Criterion’s lavish two disc release of Breathless is an embarrassment, though. It is an embarrassment of riches. This should really come as no surprise, but even for those used to the Collection’s superior supplementary materials, Breathless’ offerings are top shelf across the board. Archival interviews with Godard, Belmondo, Seberg and Melville accompany the film itself on the first disc. Godard’s interviews (the only ones included) are brief and cryptic, but show him, already in the early ‘60s, distancing himself from his baby and taking umbrage with its popularity, as if this were a refutation of all he’d been trying to accomplish.

Interviews with cinematographer Raoul Coutard and assistant director Pierre Rissient go into great detail about the filming process, and Godard’s unorthodox methods of shooting, scripting and working with actors. In another interview, documentarian D.A. Pennebaker (of Don’t Look Back and Monterey Pop fame) reinforces Coutard’s points about just how significant Godard’s documentary style of shooting was for a narrative film, and how the camera was the real star of Breathless.

Critic Jonathan Rosenbaum’s excellent video essay Breathless as Criticism regards Breathless as a metafilm, a film about other films and cinematic history. Touching on philosophy and aesthetics, it’s a close read of the film and its references, going so far as declare that the famous “in scene” jump cuts are obviously indicative of some sort of profound moral/philosophical disconnect in society. (All well and good, except that Godard just did them to save time).

A pair of shorts filmed by Godard as warm-ups for Breathless, and a twenty minute video essay about Jean Seberg (and her enigmatical face) by Mark Rappaport (which I think is excerpted from his 1995 film about Seberg), round out the extras, bar one.

The undoubted centerpiece of the collection, Claude Ventura’s 85 minute Chambre 12, Hotel de Suede (the name of the hotel where the famous bedroom scene was shot in) is almost reason enough alone to buy the Criterion set (well, aside from Breathless itself). Less a documentary than a meditation on the spirit and dream of a film taken deep within oneself, Ventura’s film plays as both tribute (it’s shot in black and white, with deadpan narration and a jazzy score) and exploration of what a film really means on a personal level.

Though he is rebuffed throughout the process by Godard (heard only on the end of a phone receiver), Ventura wades through notes, scripts and letters to uncover the gestation and birth of the film as well as interviewing the far-flung cast and crew, including Belmondo, Coutard and Claude Charbol. It’s a wonderful, dreamlike little film, which almost deserves its own review, and really captures that feeling of movie love that only the rarest of films can inspire.
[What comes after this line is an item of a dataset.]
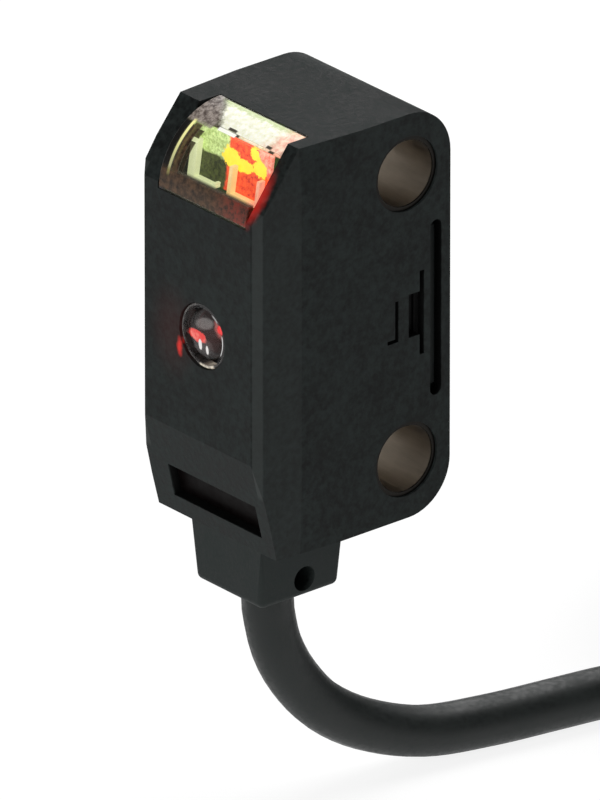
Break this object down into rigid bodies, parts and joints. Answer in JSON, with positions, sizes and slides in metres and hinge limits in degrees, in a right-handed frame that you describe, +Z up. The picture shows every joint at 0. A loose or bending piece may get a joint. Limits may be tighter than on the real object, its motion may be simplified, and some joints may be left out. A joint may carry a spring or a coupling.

Overall, the features accompanying Breathless mostly tend to focus on the process and methods of the film, digging deep to reconstruct the entire production matter-of-factly, without bloviating on about what the film “means”, or looking back on it through the prism of reputation and legacy. They complement without getting in the way, adding depth and insight where necessary without diminishing the enjoyment of the film, or forcing interpretations on the viewer. They let the lasting greatness of the film speak for itself. Breathless stands as its own best argument for its enduring significance.